L’Ibérique paye le prix de ses limites athlétiques, que ce soit pour s’intercaler efficacement entre l’adversaire et le ballon ou répéter les courses. D’autant plus qu’il fait partie de ces joueurs hyper-décisifs à tout instant, même avec un poids tout relatif dans le jeu ou la construction des attaques. Ces différents paramètres n’avaient pas freiné André Villas Boas ou Rafael Benitez au moment d’en faire l’unique détenteur d’une carte blanche dans leurs mises en place. Deux techniciens aspirés sciemment ou non dans la spirale du résultat immédiat, en attendant l’exploit jusqu’à la dernière minute de chaque match deux fois par semaine³. Un paramètre « fatigue » trop souvent occulté ou caché par la feuille de statistiques de l’Espagnol, bien que cette dernière ne dépeigne que la moitié du tableau.
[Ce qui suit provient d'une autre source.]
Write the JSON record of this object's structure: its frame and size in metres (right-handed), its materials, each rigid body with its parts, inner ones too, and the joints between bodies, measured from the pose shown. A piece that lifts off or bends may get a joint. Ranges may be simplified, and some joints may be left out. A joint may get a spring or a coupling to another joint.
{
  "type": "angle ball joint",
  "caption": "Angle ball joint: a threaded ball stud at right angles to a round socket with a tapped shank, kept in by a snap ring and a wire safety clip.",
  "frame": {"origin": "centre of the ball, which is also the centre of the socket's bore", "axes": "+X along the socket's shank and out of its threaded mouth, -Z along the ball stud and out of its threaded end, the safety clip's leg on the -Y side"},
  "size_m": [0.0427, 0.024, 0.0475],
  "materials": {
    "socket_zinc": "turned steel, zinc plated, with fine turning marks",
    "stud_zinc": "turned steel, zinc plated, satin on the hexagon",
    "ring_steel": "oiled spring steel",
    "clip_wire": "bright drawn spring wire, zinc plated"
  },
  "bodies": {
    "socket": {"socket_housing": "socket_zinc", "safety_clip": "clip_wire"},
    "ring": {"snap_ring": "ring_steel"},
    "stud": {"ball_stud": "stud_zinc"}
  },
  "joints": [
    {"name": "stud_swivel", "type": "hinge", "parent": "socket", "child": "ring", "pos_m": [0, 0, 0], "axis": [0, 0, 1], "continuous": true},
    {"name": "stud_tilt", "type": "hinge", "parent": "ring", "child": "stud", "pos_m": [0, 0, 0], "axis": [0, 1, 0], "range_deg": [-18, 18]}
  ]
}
Jusque là, la position de Mata a été obstruée par la confiance accordée à Oscar dans l’axe ainsi que par la titularisation d’un « shutter » (littéralement : volet) sur le côté droit. Ce volet, dans la lignée d’Angel Di Maria dans le Real de Mourinho, permet un équilibrage par l’asymétrie dans une équipe qui n’est distancée que de deux longueurs par le leader. Il est cependant encore temps d’envisager que Mourinho puisse redistribuer les cartes, à charge d’une confirmation du plan de jeu par les résultats (à travers une meilleure maîtrise des rencontres) ; Mata n’étant jamais plus à l’aise que lorsqu’il parcourt le demi-espace entre latéral et milieu axial avec son pied gauche ouvert sur le jeu.